舞台をヴェネツィアに移してお嬢様(という出自のお転婆娘)画家アルテさん大活躍の5巻。いろいろと自由である。だがそれがいい。
水の都の新天地
時は16世紀初頭、フィレンツェから舞台を水の都・ヴェネツィアに移して始まる新章となる今巻。特徴的な水路の移動やその街の様子に圧倒されつつ、新しい環境での生活が始まるアルテ。
生活の様子とか街の描写とかも細かくて、そういうところも見ていて楽しいところもある
そして一筋縄ではいかないワガママお嬢様、カタリーナの家庭教師として始まる新生活はお嬢様にいろいろ振り回されて大変だけれどワガママっぷりならむしろ負けてないと言わんばかりに打ち返すようなアルテの自由さが大変素敵。

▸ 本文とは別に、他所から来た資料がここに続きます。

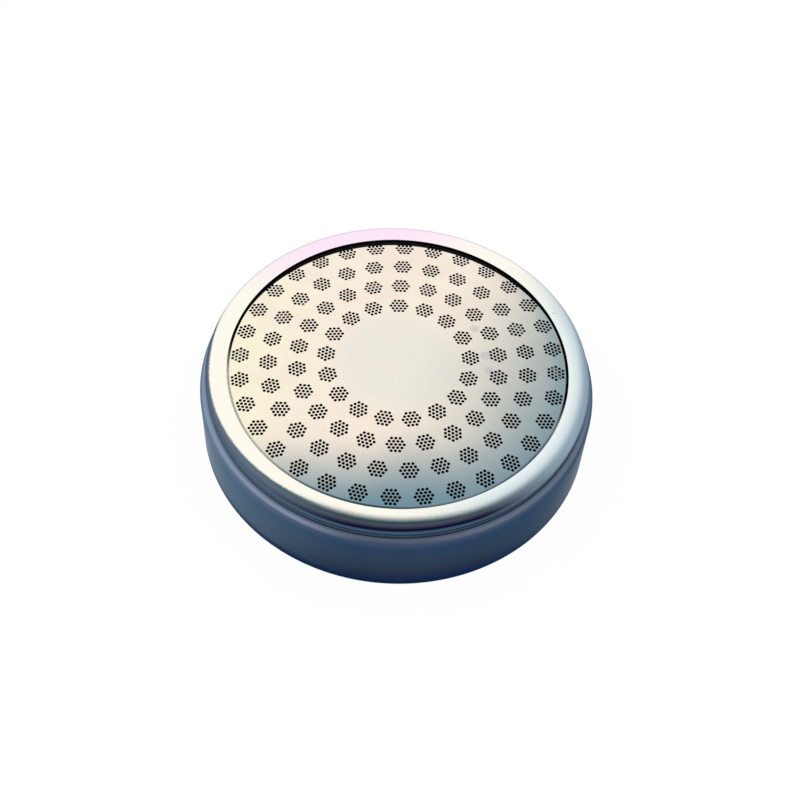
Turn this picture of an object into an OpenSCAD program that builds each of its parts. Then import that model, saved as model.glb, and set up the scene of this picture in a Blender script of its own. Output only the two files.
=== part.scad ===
// Shower screen for an espresso brewing group: a drawn steel cup that clamps an etched, domed
// membrane and its punched support plate. It rests on its open mouth, perforated face up.
// Origin: centre of the mouth, in the plane that the hem stands on. Millimetres.

/* [Case] */
// Outside diameter of the straight skirt
skirt_d = 60; // [58:0.5:70]
// Height from the hem to the flat of the rim
height = 14.4; // [12:0.1:20]
// Thickness of the drawn sheet
sheet_t = 0.5; // [0.4:0.05:0.6]
// How much smaller the rim is than the skirt, on the radius
rim_inset = 1; // [0.8:0.05:1.2]
// Outside radius of the bend between the rim's flat and its wall
rim_bend_r = 1.1; // [1:0.05:1.3]
// Width of the lip, from the rim's wall to the opening
lip_w = 3.3; // [3:0.05:4]
// Rounding of the lip's upper edge
lip_edge_r = 0.15; // [0.05:0.01:0.2]
// Outside radius of the shoulder that leads into the skirt
shoulder_r = 1.7; // [1.4:0.05:2.2]
// Distance from the crimp groove's centre down to the top of the shoulder
shoulder_drop = 0.98; // [0.8:0.02:1.2]
// Outside radius of the curled hem
hem_r = 1; // [0.8:0.05:1.4]
// Width of the hem's flat, from the end of its bend to the mouth
hem_flat = 0.4; // [0.2:0.05:0.8]

/* [Crimp] */
// Radius of the groove that is rolled in under the plate
groove_r = 0.25; // [0.22:0.01:0.3]
// How far the groove's centre lies inside the rim's wall
groove_inset = 0.05; // [0:0.01:0.1]
// Radius of the fine line below the bead
line_r = 0.1; // [0.08:0.01:0.12]
// Distance from the groove's centre down to the fine line
line_drop = 0.5; // [0.46:0.01:0.56]
// Clearance between the clamped pieces and the case
fit_gap = 0.03; // [0.02:0.005:0.04]

/* [Membrane] */
// Thickness of the membrane
membrane_t = 0.2; // [0.15:0.01:0.25]
// Radius of the sphere that the dome is part of
dome_r = 284; // [220:1:400]
// Height of the pressed step from the clamped margin to the dome
step_h = 0.39; // [0.3:0.01:0.5]
// Plain sheet between the outermost clusters' ground and the top of the step
step_land = 0.03; // [0.02:0.01:0.1]
// Distance from the lip's edge to the foot of the step
step_gap = 0.05; // [0.02:0.01:0.08]

/* [Pattern] */
// Rings of hole clusters
rings = 4; // [2:1:5]
// Clusters in the outermost ring
outer_count = 32; // [26:1:36]
// Clusters that each ring has fewer than the ring outside it
count_step = 5; // [4:1:6]
// Distance between rings
ring_pitch = 4.31; // [4:0.01:4.5]
// Distance from the lip's edge to the outermost ring
ring_margin = 1.84; // [1.8:0.01:2.4]
// Direction of the first cluster of every ring
first_angle = -56; // [-180:1:180]
// Diameter of one etched hole
hole_d = 0.45; // [0.35:0.01:0.5]
// Distance between the holes of a cluster
hole_pitch = 0.62; // [0.58:0.01:0.64]

/* [Support plate] */
// Thickness of the plate
plate_t = 0.4; // [0.4:0.05:0.6]
// Gap between the membrane's dome and the plate's
dome_gap = 0.05; // [0.03:0.01:0.1]
// How much wider a punched hole is than the cluster that it feeds
punch_extra = 0.06; // [0.02:0.01:0.15]

/* [Hidden] */

$fn = 96;
// Facets of the dome's very large spheres, which need finer steps than the rest
dome_fn = 256;
hole_fn = 16;
// Holes from a cluster's centre to its corner: 2 gives rows of 3, 4, 5, 4 and 3
cluster_size = 2;
// How far a cutting shape runs past the surface that it cuts
past = 1;

skirt_radius = skirt_d / 2;
rim_radius = skirt_radius - rim_inset;
opening_radius = rim_radius - lip_w;
mouth_radius = skirt_radius - hem_r - hem_flat;

// The clamped stack, from the lip's underside down
margin_top = height - sheet_t;
margin_bottom = margin_top - membrane_t;
plate_bottom = margin_bottom - plate_t;
rim_bend_radius = rim_radius - rim_bend_r;
inner_bend_r = rim_bend_r - sheet_t;
membrane_radius = rim_bend_radius - fit_gap;
plate_radius = rim_bend_radius - fit_gap
    + sqrt(pow(inner_bend_r, 2) - pow(inner_bend_r - membrane_t, 2));

// The groove lies where its inner side touches the plate's lower edge, but for the clearance
groove_radius = rim_radius - groove_inset;
crimp_r = groove_r + sheet_t;
groove_z = plate_bottom - sqrt(pow(crimp_r + fit_gap, 2) - pow(groove_radius - plate_radius, 2));
shoulder_top = groove_z - shoulder_drop;

// Each cluster of etched holes has a level ground, just inside the punched hole that feeds it
outer_ring = opening_radius - ring_margin;
punch_d = 2 * cluster_size * hole_pitch + hole_d + punch_extra;
ground_r = punch_d / 2 - punch_extra / 4;

// The dome rises from the top of the step, which lies outside the outermost clusters
foot_radius = opening_radius - step_gap;
step_radius = outer_ring + ground_r + step_land;
step_w = foot_radius - step_radius;
dome_z = margin_top + step_h - sqrt(pow(dome_r, 2) - pow(step_radius, 2));
plate_dome_r = dome_r - membrane_t - dome_gap;

// One stretch of the half section: full radius, round at its two outer corners
module stretch(radius, z0, z1, top_r, bottom_r) {
    translate([0, z0 + bottom_r]) square([radius, z1 - z0 - top_r - bottom_r]);
    if (top_r > 0) {
        translate([0, z0 + bottom_r]) square([radius - top_r, z1 - z0 - bottom_r]);
        translate([radius - top_r, z1 - top_r]) circle(r = top_r);
    }
    if (bottom_r > 0) {
        translate([0, z0]) square([radius - bottom_r, z1 - z0 - top_r]);
        translate([radius - bottom_r, z0 + bottom_r]) circle(r = bottom_r);
    }
}

// Half section of the cup as a solid, its outer or its inner surface by the inset
module cup_section(inset) {
    stretch(rim_radius - inset, hem_r, height - inset, rim_bend_r - inset, 0);
    stretch(skirt_radius - inset, inset, shoulder_top - inset, shoulder_r - inset, hem_r - inset);
}

module groove_section(radius) {
    translate([groove_radius, groove_z]) circle(r = radius);
}

// The opening inside the lip, with the round of the lip's upper edge
module opening_section() {
    translate([0, margin_top - past]) square([opening_radius, sheet_t + 2 * past]);
    difference() {
        translate([opening_radius - past, height - lip_edge_r])
            square([past + lip_edge_r, lip_edge_r + past]);
        translate([opening_radius + lip_edge_r, height - lip_edge_r]) circle(r = lip_edge_r);
    }
}

module case_section() {
    difference() {
        cup_section(0);
        groove_section(groove_r);
        translate([rim_radius, groove_z - line_drop]) circle(r = line_r);
        difference() {
            cup_section(sheet_t);
            groove_section(crimp_r);
        }
        opening_section();
        translate([0, -past]) square([mouth_radius, sheet_t + 2 * past]);
    }
}

module case() {
    color([0.78, 0.78, 0.77]) rotate_extrude() case_section();
}

// A ball about the dome's centre. It lies on its side, so that its poles are away from the dome
module dome_ball(radius) {
    translate([0, 0, dome_z]) rotate([90, 0, 0]) sphere(r = radius, $fn = dome_fn);
}

// What lies under a domed surface: the step as a cone, closed above by the ball
module domed_solid(foot, top, z, rise, ball_r) {
    intersection() {
        translate([0, 0, z]) union() {
            cylinder(r1 = foot, r2 = top, h = rise);
            translate([0, 0, rise]) cylinder(r = top, h = 2 * rise + pow(top, 2) / dome_r);
        }
        dome_ball(ball_r);
    }
}

// Places its children on every cluster's axis, which passes through the dome's centre
module at_clusters() {
    for (inward = [0 : rings - 1]) {
        count = outer_count - inward * count_step;
        ring_radius = outer_ring - inward * ring_pitch;
        for (i = [0 : count - 1])
            translate([0, 0, dome_z])
                rotate([0, 0, first_angle + i * 360 / count])
                    rotate([0, asin(ring_radius / dome_r), 0])
                        children();
    }
}

// One cluster's level ground: a round of sheet with a hexagon of holes, whose rows lie across
// the radius. The round's rims lie in the dome's two faces
module cluster_ground() {
    under = sqrt(pow(dome_r - membrane_t, 2) - pow(ground_r, 2));
    over = sqrt(pow(dome_r, 2) - pow(ground_r, 2));
    translate([0, 0, under]) linear_extrude(over - under) difference() {
        circle(r = ground_r);
        for (row = [-cluster_size : cluster_size]) {
            count = 2 * cluster_size + 1 - abs(row);
            for (i = [0 : count - 1])
                translate([row * hole_pitch * sin(60), (i - (count - 1) / 2) * hole_pitch])
                    circle(d = hole_d, $fn = hole_fn);
        }
    }
}

module membrane() {
    color([0.86, 0.84, 0.8]) union() {
        difference() {
            union() {
                translate([0, 0, margin_bottom]) cylinder(r = membrane_radius, h = membrane_t);
                domed_solid(foot_radius, step_radius, margin_top, step_h, dome_r);
            }
            domed_solid(foot_radius, step_radius, margin_bottom, step_h, dome_r - membrane_t);
            at_clusters() translate([0, 0, dome_r - membrane_t - past])
                cylinder(r = ground_r, h = membrane_t + 2 * past);
        }
        at_clusters() cluster_ground();
    }
}

module support_plate() {
    top_foot = foot_radius - fit_gap;
    bottom_foot = top_foot - plate_t / 2;
    color([0.62, 0.63, 0.64]) difference() {
        union() {
            translate([0, 0, plate_bottom]) cylinder(r = plate_radius, h = plate_t);
            domed_solid(top_foot, top_foot - step_w, margin_bottom, step_h, plate_dome_r);
        }
        domed_solid(bottom_foot, bottom_foot - step_w, plate_bottom, step_h, plate_dome_r - plate_t);
        at_clusters()
            translate([0, 0, plate_dome_r - plate_t - past])
                cylinder(d = punch_d, h = plate_t + 2 * past);
    }
}

case();
membrane();
support_plate();
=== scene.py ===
"""Looks of the espresso shower screen: the drawn case, the etched membrane and the punched plate behind it.

Lengths are metres in the part's own frame: +Z leaves the perforated face, the origin is the centre of
the mouth, and the hem stands on z = 0. The camera looks along +Y and down.
"""

import logging
import math
from dataclasses import dataclass, field
from enum import Enum
from typing import Any, Callable, Sequence

import bmesh
import bpy
from mathutils import Matrix, Vector

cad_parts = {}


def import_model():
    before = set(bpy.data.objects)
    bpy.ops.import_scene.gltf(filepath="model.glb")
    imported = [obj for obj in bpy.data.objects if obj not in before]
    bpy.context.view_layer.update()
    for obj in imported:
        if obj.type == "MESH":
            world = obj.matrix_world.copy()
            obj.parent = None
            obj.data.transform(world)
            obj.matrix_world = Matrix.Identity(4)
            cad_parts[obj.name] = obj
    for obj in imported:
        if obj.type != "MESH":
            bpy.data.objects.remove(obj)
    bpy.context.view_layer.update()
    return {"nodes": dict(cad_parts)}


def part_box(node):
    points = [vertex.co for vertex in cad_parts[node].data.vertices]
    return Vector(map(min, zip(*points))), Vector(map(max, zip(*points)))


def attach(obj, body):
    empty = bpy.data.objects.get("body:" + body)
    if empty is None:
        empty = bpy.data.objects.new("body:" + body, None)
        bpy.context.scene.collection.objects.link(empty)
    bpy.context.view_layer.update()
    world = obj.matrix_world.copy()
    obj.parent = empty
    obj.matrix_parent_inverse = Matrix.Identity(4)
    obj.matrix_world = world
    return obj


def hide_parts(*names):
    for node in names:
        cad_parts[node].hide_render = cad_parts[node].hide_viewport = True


LOG = logging.getLogger("shower_screen")
MM = 0.001
ROOT_BODY = "root"
# Height of the fine grain on every steel finish
GRAIN_DEPTH = 0.01 * MM
# Points of a profile that lie closer than this are one point
SAME_POINT = 1e-7
Rgb = tuple[float, float, float]
Point2 = tuple[float, float]


def srgb(red: float, green: float, blue: float) -> Rgb:
    """Turns a colour as seen on a screen, 0 to 255, into the linear values that a shader takes."""

    def linear(channel: float) -> float:
        """Undoes the screen's curve for one channel."""
        value = channel / 255
        return value / 12.92 if value <= 0.04045 else ((value + 0.055) / 1.055) ** 2.4

    return linear(red), linear(green), linear(blue)


class Side(Enum):
    """Which way an arc of a profile turns."""

    LEFT = 1
    RIGHT = -1


class Value:
    """A number socket of a shader, on which Python's operators add Math nodes."""

    def __init__(self, tree: bpy.types.NodeTree, socket: Any) -> None:
        self.tree = tree
        self.socket = socket

    def math(self, operation: str, *others: Any) -> "Value":
        """Adds one Math node that starts with this value.

        Args:
            operation: the Math node's operation.
            others: further values or plain numbers.

        Returns:
            The node's result.
        """
        node = self.tree.nodes.new("ShaderNodeMath")
        node.operation = operation
        for slot, item in zip(node.inputs, (self, *others)):
            if isinstance(item, Value):
                self.tree.links.new(item.socket, slot)
            else:
                slot.default_value = item
        return Value(self.tree, node.outputs[0])

    def __add__(self, other: Any) -> "Value":
        """Adds."""
        return self.math("ADD", other)

    def __radd__(self, other: Any) -> "Value":
        """Adds, with the number first."""
        return self.math("ADD", other)

    def __sub__(self, other: Any) -> "Value":
        """Takes away."""
        return self.math("SUBTRACT", other)

    def __rsub__(self, other: float) -> "Value":
        """Takes this value from a number."""
        return self.math("MULTIPLY", -1.0).math("ADD", other)

    def __mul__(self, other: Any) -> "Value":
        """Multiplies."""
        return self.math("MULTIPLY", other)

    def __rmul__(self, other: Any) -> "Value":
        """Multiplies, with the number first."""
        return self.math("MULTIPLY", other)

    def __truediv__(self, other: Any) -> "Value":
        """Divides."""
        return self.math("DIVIDE", other)

    def fade(self, low: float, high: float) -> "Value":
        """Rises smoothly from 0 at low to 1 at high.

        Args:
            low: where the result is 0.
            high: where the result is 1, below low for a falling fade.

        Returns:
            The smooth step.
        """
        node = self.tree.nodes.new("ShaderNodeMapRange")
        node.interpolation_type = "SMOOTHSTEP"
        self.tree.links.new(self.socket, node.inputs["Value"])
        flip = high < low
        node.inputs["From Min"].default_value = high if flip else low
        node.inputs["From Max"].default_value = low if flip else high
        node.inputs["To Min"].default_value = 1.0 if flip else 0.0
        node.inputs["To Max"].default_value = 0.0 if flip else 1.0
        return Value(self.tree, node.outputs[0])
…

ハツラツとしているお嬢様はいい…はっきりわかんだね!
カタリーナもただのワガママ娘ではなくて、アルテと打ち解けていくにつれてその行動の謎にも合点がいくようになってくるんだけど、逆にこの時代の一般的なそれとして、アルテと出会ってしまった影響がどう転ぶかというのはうっすら心配になるところもあります。
お嬢様たちの「やりたいこと」
ヴェネツィアに渡ってからこっち、よりクローズアップされていると感じるのは、この時代の貴族と一般市民、女性の抑圧みたいな空気。
アルテ自身は貴族の生まれだけど反対されようとも家を飛び出して画家に弟子入りそしてフィレンツェからヴェネツィアへという自由っぷりなのでこう、今までも「負けない!」みたいなつよさがあったんですけど、ゲストのような感じでヴェネツィアに来てからのお話は、そんな(ある程度の自由を勝ち取った)自由人の目を通して見る時代の風景みたいなところも。
そこで何かを主張したりとかせずに、「どこに行っても変わらないんだなあ」と大笑いできるようなところが、このシリーズの前向きな雰囲気作っている。
カタリーナの隠し事も、今だとただの趣味みたいな感じで普通に思えるんですが、当時からするととんでもないことなんでしょう…って思うとユーリおじさんも当時的には割と常識外れなんだろうな。
今の目線から見るとおかしなことがいっぱい出てくるのは、過去のヨーロッパなどを舞台にした物語あるあるですけど、逆にそういう時代を経て今があるということでもあるんですよね。
風変わりに輝く画家の周りに与える影響
そんな中で変わり者扱いされながらも自然体で前向きなアルテの輝き。
カタリーナは少々闇を抱えてそうだけど、自分と同じような出自(貴族)で好き放題やっているように見えるアルテの存在にはすごい影響を受けるんだろうと思います。
もう少し歳を重ねていたら…妬んだり羨んだりと闇が育っていたかもしれないけど今はまだ素直。素直かわいい。やったぜ!
やっぱり曇らない笑顔がいいですね。ヴェネツィア編はまだ続きますけれど、きっと良いようになってほしいです。